**Directive:** Output, word for word, every line from the start of the listing down to and including the line that contains "from math import cos, pi, radians, sin"; include nothing else.

**Collected material:**
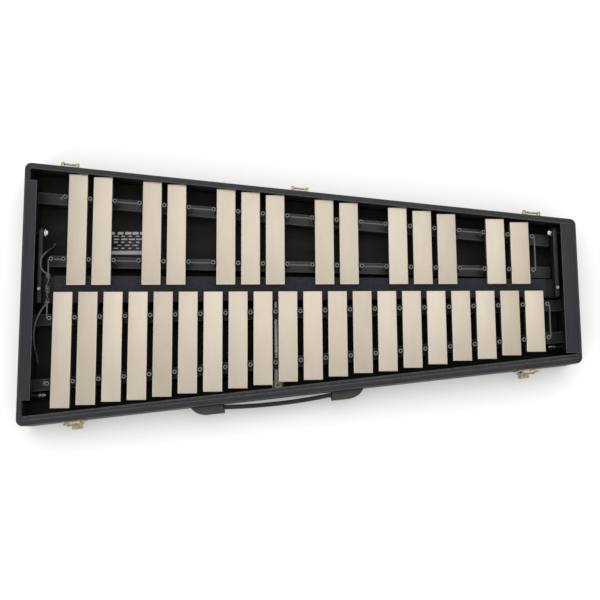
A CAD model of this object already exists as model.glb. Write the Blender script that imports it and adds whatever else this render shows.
# Concert glockenspiel in its case tray, dressed for close views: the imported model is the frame, and each
# section below builds one piece of the instrument, or one group of like pieces, in the order of assembly.
from math import cos, pi, radians, sin

import bmesh
import bpy
from mathutils import Matrix, Vector


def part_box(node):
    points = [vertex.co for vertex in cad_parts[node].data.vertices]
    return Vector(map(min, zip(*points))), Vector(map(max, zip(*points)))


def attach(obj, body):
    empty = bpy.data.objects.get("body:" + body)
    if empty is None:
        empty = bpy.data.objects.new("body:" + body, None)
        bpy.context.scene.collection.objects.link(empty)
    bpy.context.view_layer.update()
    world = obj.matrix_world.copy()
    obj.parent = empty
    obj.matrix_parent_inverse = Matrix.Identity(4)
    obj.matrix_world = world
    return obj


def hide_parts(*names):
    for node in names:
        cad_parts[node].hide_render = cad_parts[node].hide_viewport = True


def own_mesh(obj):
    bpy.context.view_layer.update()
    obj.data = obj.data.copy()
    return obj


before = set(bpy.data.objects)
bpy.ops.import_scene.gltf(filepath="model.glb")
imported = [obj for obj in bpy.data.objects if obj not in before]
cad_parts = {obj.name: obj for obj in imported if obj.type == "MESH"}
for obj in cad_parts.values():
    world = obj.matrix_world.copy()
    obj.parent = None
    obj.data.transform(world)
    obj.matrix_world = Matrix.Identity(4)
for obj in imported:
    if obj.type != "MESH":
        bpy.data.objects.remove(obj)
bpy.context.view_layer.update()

# ---- Camera, studio and table ----
# The camera stands almost straight above the tray, a little to the player's side, as for a catalogue view.
# Two softboxes and a white room give the satin bars their even light; the table top is plain and pale.
camera = bpy.data.objects.new("camera", bpy.data.cameras.new("camera"))
bpy.context.collection.objects.link(camera)
camera.data.lens = 54
camera.data.sensor_width = 36
to_right = Vector((0.9996, -0.0071, 0.0291)).normalized()
ahead = Vector((0.0298, 0.1391, -0.9898)).normalized()
upwards = to_right.cross(ahead)
camera.matrix_world = Matrix.Translation((-0.0457, -0.2106, 1.4606)) @ Matrix(
    (to_right, upwards, -ahead)).transposed().to_4x4()
bpy.context.scene.camera = camera
bpy.context.scene.view_settings.view_transform = "Standard"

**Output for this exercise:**
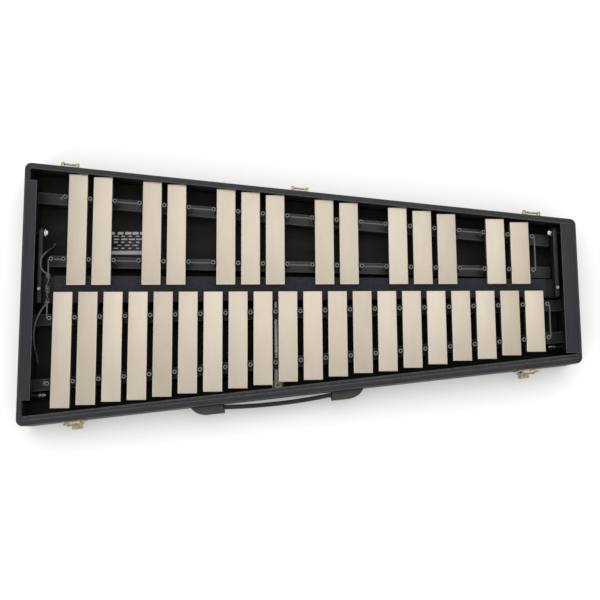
A CAD model of this object already exists as model.glb. Write the Blender script that imports it and adds whatever else this render shows.
# Concert glockenspiel in its case tray, dressed for close views: the imported model is the frame, and each
# section below builds one piece of the instrument, or one group of like pieces, in the order of assembly.
from math import cos, pi, radians, sin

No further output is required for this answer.